I wonder how their deployment system works. They should probably be deploying security patches before they land in a public repo.

Also, if it auto deploys from a git repo, then you just need a committer's git keys to exploit it. Having code auditing and multisig git tags has to be rare.


Doesn't it have to land in a public repo before it can be patched?

Somebody else is going to run that code publicly, and each person who runs it will find out about the patch with some time delay


> Doesn't it have to land in a public repo before it can be patched?

No, they could have patched the contract before publishing the commit on GitHub. Granted, an attacker could watch the chain for such "contract upgrade" transactions and attempt to front-run it, but that would be a lot harder than just discovering undeployed security patches on GitHub.


If it's a library normally you'd share a security patch with important customers privately, if they're otherwise going to lose $300 million.
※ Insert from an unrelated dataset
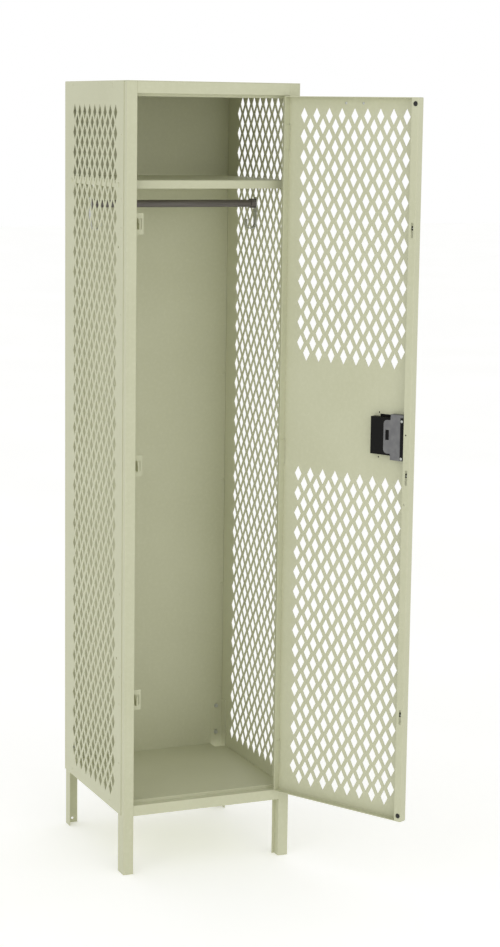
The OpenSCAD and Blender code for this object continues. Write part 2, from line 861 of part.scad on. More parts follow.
module door_panel() {
    rear_edge = [door_x0, door_x0 + latch_return_w];
    x = [door_x0, door_x1];
    y = [y_front, door_y1];
    color(paint)
        hung()
            difference() {
                union() {
                    translate([0, y_front + door_t, 0])
                        rotate([90, 0, 0])
                            linear_extrude(door_t)
                                door_sheet();
                    block(x, y, [door_z0, door_z0 + door_t]);
                    block(x, y, [door_z1 - door_t, door_z1]);
                    block([door_x1 - door_t, door_x1], y, [door_z0, door_z1]);
                    block([door_x0, door_x0 + door_t], y, [door_z0, door_z1]);
                    block(rear_edge, [door_y1 - door_t, door_y1], [door_z0, door_z1]);
                }
                for (z = hinge_z)
                    block([hinge_x - knuckle_r - leaf_t - notch_play, hinge_x],
                        [y_front - eps, hinge_y + notch_d],
                        [z - notch_half, z + notch_half]);
                for (z = hook_z)
                    block([hook_x - slot_w / 2, hook_x + slot_w / 2],
                        [door_y1 - door_t - eps, door_y1 + eps], [z - slot_h / 2, z + slot_h / 2]);
                for (z = [door_z0 + bumper_inset, door_z1 - bumper_inset])
                    rod_y([bumper_x, door_y1 - door_t - eps, z], rivet_dia, door_t + 2 * eps);
                for (off = return_hole_off)
                    rod_y([door_x0 + return_hole_in, door_y1 - door_t - eps, hook_z[1] + off],
                        screw_hole_dia, door_t + 2 * eps);
            }
}

// Cup set in the door, with a rim on the door's face and a slot for the handle's arm
module handle_pocket() {
    x = [pocket_x - pocket_w / 2, pocket_x + pocket_w / 2];
    z = [lock_z - pocket_h / 2, lock_z + pocket_h / 2];
    slot_z = [lock_z - arm_h / 2 - arm_slot_play, lock_z + arm_h / 2 + lift_travel + arm_slot_play];
    color(black)
        hung()
            difference() {
                union() {
                    block(x, [y_front - pocket_rim_t, y_front + pocket_d], z);
                    block([x[0] - pocket_rim, x[1] + pocket_rim], [y_front - pocket_rim_t, y_front],
                        [z[0] - pocket_rim, z[1] + pocket_rim]);
                    block([x[0] + pocket_tab_in, x[0] + pocket_tab_in + pocket_tab_w],
                        [y_front + door_t, y_front + door_t + pocket_t],
                        [z[0], z[1] + pocket_tab_h]);
                }
                block([x[0] + pocket_t, x[1] - pocket_t],
                    [y_front - pocket_rim_t - eps, y_front + pocket_d - pocket_t],
                    [z[0] + pocket_t, z[1] - pocket_t]);
                block([x[0] - eps, x[0] + pocket_t + eps],
                    [arm_y - arm_play, y_front + pocket_d - pocket_t], slot_z);
            }
}

// Eye for a padlock, fixed to the pocket's back; it stands through the handle's plate and lip
module padlock_staple() {
    back = y_front + pocket_d - pocket_t;
    hole_z = (staple_z[0] + staple_z[1]) / 2;
    color(lock_grey)
        hung()
            difference() {
                block([pocket_x - staple_t / 2, pocket_x + staple_t / 2],
                    [y_front - staple_proud, back], staple_z);
                rod_x([pocket_x - staple_t / 2 - eps, y_front - staple_proud / 2, hole_z],
                    padlock_hole_dia, staple_t + 2 * eps);
            }
}

// Cover plate over the lock, standing off the door on two bent feet
module lock_cover() {
    x = [cover_x0, cover_x0 + cover_w];
    z = [lock_z - cover_h / 2, lock_z + cover_h / 2];
    sheet = y_front + door_t;
    foot_y = [sheet, sheet + cover_t];
    color(lock_grey)
        hung()
            difference() {
                union() {
                    block(x, [cover_y, cover_y + cover_t], z);
                    translate([x[1] - eps, cover_y + cover_t, lock_z])
                        rotate([90, 0, 0])
                            linear_extrude(cover_t)
                                lobe();
                    block(x, [sheet, cover_y + cover_t], [z[0], z[0] + cover_t]);
                    block(x, [sheet, cover_y + cover_t], [z[1] - cover_t, z[1]]);
                    block(x, foot_y, [z[0], z[0] + cover_foot]);
                    block(x, foot_y, [z[1] - cover_foot, z[1]]);
                }
                for (rz = cover_rivet_z)
                    rod_y([cover_rivet_x, sheet - eps, rz], rivet_dia + rivet_play, cover_t + 2 * eps);
                guard_holes(cover_y, cover_t);
            }
}

// Holes through one sheet for the rivets of the guard
module guard_holes(y, sheet) {
    for (z = guard_rivet_z)
        rod_y([guard_rivet_x, y - eps, z], rivet_dia + rivet_play, sheet + 2 * eps);
}

// Black strip on the cover's edge, over the gap towards the latch return
module latch_guard() {
    y = [cover_y + cover_t, cover_y + 2 * cover_t];
    color(black)
        hung()
            difference() {
                union() {
                    block(guard_x, y, guard_z);
                    block([cover_x0, guard_x[1]], y, [guard_z[0] - guard_foot, guard_z[0] + eps]);
                }
                guard_holes(y[0], cover_t);
            }
}

// Lobe of the cover over the pocket: two rounded corners and a slot
module lobe() {
    half = cover_lobe_h / 2;
    difference() {
        union() {
            translate([0, -half])
                square([cover_lobe_w - cover_lobe_r, cover_lobe_h]);
            translate([0, cover_lobe_r - half])
                square([cover_lobe_w, cover_lobe_h - 2 * cover_lobe_r]);
            for (side = [-1, 1])
                translate([cover_lobe_w - cover_lobe_r, side * (half - cover_lobe_r)])
                    circle(r = cover_lobe_r);
        }
        translate([cover_slot[0][0], cover_slot[1][0]])
            square([cover_slot[0][1] - cover_slot[0][0], cover_slot[1][1] - cover_slot[1][0]]);
    }
}

module cover_rivets() {
    color(steel)
        hung()
            union() {
                for (rz = cover_rivet_z)
                    rivet([cover_rivet_x, y_front, rz], "y", door_t + cover_t);
                for (rz = guard_rivet_z)
                    rivet([guard_rivet_x, cover_y, rz], "y", 2 * cover_t);
            }
}

// Straps on the door's sheet that hold the lock bar
module lock_bar_guides() {
    x = [bar_x0 - guide_play, bar_x0 + bar_w + guide_play];
    rear = bar_y + bar_t + guide_play;
    sheet = y_front + door_t;
    color(steel)
        hung()
            for (z = guide_z)
                difference() {
                    block([door_x0 + door_t, x[1] + guide_t + guide_foot], [sheet, rear + guide_t],
                        [z - guide_h / 2, z + guide_h / 2]);
                    block(x, [sheet - eps, rear], [z - guide_h, z + guide_h]);
                    block([x[1] + guide_t, x[1] + 2 * guide_t + guide_foot],
                        [sheet + guide_t, rear + guide_t + eps], [z - guide_h, z + guide_h]);
                }
}

module bumpers() {
    color(rubber)
        hung()
            for (z = [door_z0 + bumper_inset, door_z1 - bumper_inset]) {
                rod_y([bumper_x, door_y1, z], bumper_dia, bumper_t);
                rod_y([bumper_x, door_y1 - door_t - bumper_tail, z], rivet_dia - rivet_play,
                    door_t + bumper_tail);
            }
}

module number_plate() {
    color(steel)
        hung()
            difference() {
                block([field_x - plate_w / 2, field_x + plate_w / 2], [y_front - plate_t, y_front],
                    [door_z1 - plate_drop - plate_h / 2, door_z1 - plate_drop + plate_h / 2]);
                for (side = [-1, 1])
                    rod_y([field_x + side * plate_rivet_span / 2, y_front - plate_t - eps,
                        door_z1 - plate_drop], rivet_dia + rivet_play, plate_t + 2 * eps);
            }
}

module number_plate_rivets() {
    color(steel)
        hung()
            for (side = [-1, 1])
                rivet([field_x + side * plate_rivet_span / 2, y_front - plate_t, door_z1 - plate_drop],
                    "y", plate_t + door_t);
}

// ---- Lift handle and lock bar ----

// Plate in the pocket, with a finger lip and an arm that lies on the lock bar
module lift_handle() {
    x = [pocket_x - handle_w / 2, pocket_x + handle_w / 2];
    z = [lip_z - handle_below, lip_z + handle_above];
    slot_x = staple_t / 2 + staple_slot_play;
    jog_x = pocket_x - pocket_w / 2 - arm_jog;
    arm_z = [lock_z - arm_h / 2, lock_z + arm_h / 2];
    color(black)
        hung()
            difference() {
                union() {
                    block(x, [handle_y, handle_y + handle_t], z);
                    block(x, [handle_y - lip_reach, handle_y], [lip_z, lip_z + lip_t]);
                    block([jog_x, x[0] + arm_play], [handle_y, handle_y + handle_t], arm_z);
                    block([jog_x, jog_x + handle_t], [arm_y, handle_y + handle_t], arm_z);
                    block([bar_x0, jog_x + handle_t], [arm_y, arm_y + handle_t], arm_z);
                }
                block([pocket_x - slot_x, pocket_x + slot_x],
                    [handle_y - lip_reach - eps, handle_y + handle_t + eps],
                    [staple_z[0] - lift_travel - staple_slot_play, staple_z[1] + staple_slot_play]);
            }
}

module lock_bar() {
    z = [hook_z[0] - bar_end, hook_z[2] + bar_end];
    ear_x = [hook_x - keeper_span / 2 - ear_t, hook_x + keeper_span / 2];
    color(dark_steel)
        hung()
            difference() {
                union() {
                    block([bar_x0, bar_x0 + bar_w], [bar_y, bar_y + bar_t], z);
                    for (hz = hook_z)
                        for (ex = ear_x)
                            block([ex, ex + ear_t], [bar_y, keeper_y + keeper_dia / 2 + ear_rim],
                                [keeper_z(hz) - ear_h / 2, keeper_z(hz) + ear_h / 2]);
                }
                for (hz = hook_z)
                    rod_x([ear_x[0] - eps, keeper_y, keeper_z(hz)], keeper_dia + rivet_play,
                        keeper_span + 2 * ear_t + 2 * eps);
            }
}

// A keeper rests just above the floor of its hook's notch
function keeper_z(hz) = hz + hook_tab_h / 2 - notch_depth + keeper_dia / 2 + keeper_play;

module keeper_pins() {
    color(steel)
        hung()
            for (hz = hook_z)
                translate([hook_x - keeper_span / 2 - ear_t, keeper_y, keeper_z(hz)])
                    rotate([0, 90, 0])
                        cylinder(d = keeper_dia, h = keeper_span + 2 * ear_t + keeper_tail);
}

frame_upright_left();
frame_upright_right();
frame_top_rail();
frame_bottom_rail();
side_panel_left();
side_panel_right();
back_panel();
top_panel();
bottom_panel();
rear_leg_left();
rear_leg_right();
hat_shelf();
coat_rod();
rod_socket_left();
rod_socket_right();
coat_hook_left();
coat_hook_right();
latch_hook_top();
latch_hook_middle();
latch_hook_bottom();
hinge_frame_leaves();
hinge_pins();
side_rivets();
back_rivets();
top_rivets();
shelf_bolts();
rear_leg_bolts();
door_panel();
hinge_door_leaves();
handle_pocket();
padlock_staple();
lock_cover();
latch_guard();
cover_rivets();
lock_bar_guides();
bumpers();
number_plate();
number_plate_rivets();
lift_handle();
lock_bar();
keeper_pins();
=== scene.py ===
# %% [markdown]
# # A ventilated school locker in sheet steel
# The locker's sizes, its places and its joints come from a finished CAD frame. This lesson dresses
# that frame: each folded sheet gets the round bends that a press brake leaves, each fastener gets a
# real head, and every surface gets the finish that its maker gave it. Nothing here moves the frame.

import json
import math

import bmesh
import bpy
from mathutils import Matrix, Vector

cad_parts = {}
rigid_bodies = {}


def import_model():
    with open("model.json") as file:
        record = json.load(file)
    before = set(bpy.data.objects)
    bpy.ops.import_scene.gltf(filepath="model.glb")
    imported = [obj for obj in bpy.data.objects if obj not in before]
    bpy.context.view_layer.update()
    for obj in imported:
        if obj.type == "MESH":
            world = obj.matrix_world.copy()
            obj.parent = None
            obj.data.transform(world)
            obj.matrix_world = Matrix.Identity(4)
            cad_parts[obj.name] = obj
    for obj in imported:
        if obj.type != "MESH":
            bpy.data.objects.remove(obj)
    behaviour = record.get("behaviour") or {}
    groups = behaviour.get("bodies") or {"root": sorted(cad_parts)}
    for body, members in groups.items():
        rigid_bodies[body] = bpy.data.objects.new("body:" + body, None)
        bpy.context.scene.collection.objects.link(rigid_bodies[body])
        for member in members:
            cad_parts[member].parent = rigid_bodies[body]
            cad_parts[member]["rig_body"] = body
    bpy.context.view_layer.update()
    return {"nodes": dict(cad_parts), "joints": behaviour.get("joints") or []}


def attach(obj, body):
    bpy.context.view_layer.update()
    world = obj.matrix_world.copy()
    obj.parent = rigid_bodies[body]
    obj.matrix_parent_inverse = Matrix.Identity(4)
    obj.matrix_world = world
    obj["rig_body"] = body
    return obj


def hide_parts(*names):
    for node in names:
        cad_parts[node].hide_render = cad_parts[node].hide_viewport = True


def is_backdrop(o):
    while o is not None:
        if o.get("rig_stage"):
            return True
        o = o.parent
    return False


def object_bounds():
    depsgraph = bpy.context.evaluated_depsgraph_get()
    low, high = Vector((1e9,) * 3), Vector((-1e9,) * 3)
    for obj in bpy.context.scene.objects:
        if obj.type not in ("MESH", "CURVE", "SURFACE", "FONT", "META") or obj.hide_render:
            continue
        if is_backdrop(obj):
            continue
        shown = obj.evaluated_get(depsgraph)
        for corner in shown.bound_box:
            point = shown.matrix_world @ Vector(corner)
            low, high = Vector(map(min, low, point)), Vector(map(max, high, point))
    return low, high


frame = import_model()
MM = 0.001

# %% [markdown]
# ## Finishes are small networks of nodes
# One function adds a node with its settings and its links and hands back the output that is wanted.
# Another turns the hex colours of a paint chart, which are sRGB, to the linear values that light
# needs.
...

I thought this was the service's own repo though.


Smart Contracts always have their source openly available on the chain, so it’s not that easy


But that's also the executable form of it - just patch it first, and then people can't hack it when they see fixes land in the +1 release somewhere else.


I could be wrong but I believe only the compiled machine code is on-chain, you don't have to publish the source

this just happens to be a project that does


Yeah that definitely smells like someone was watching the commits for a security patch so that they could exploit it quickly before it deploys.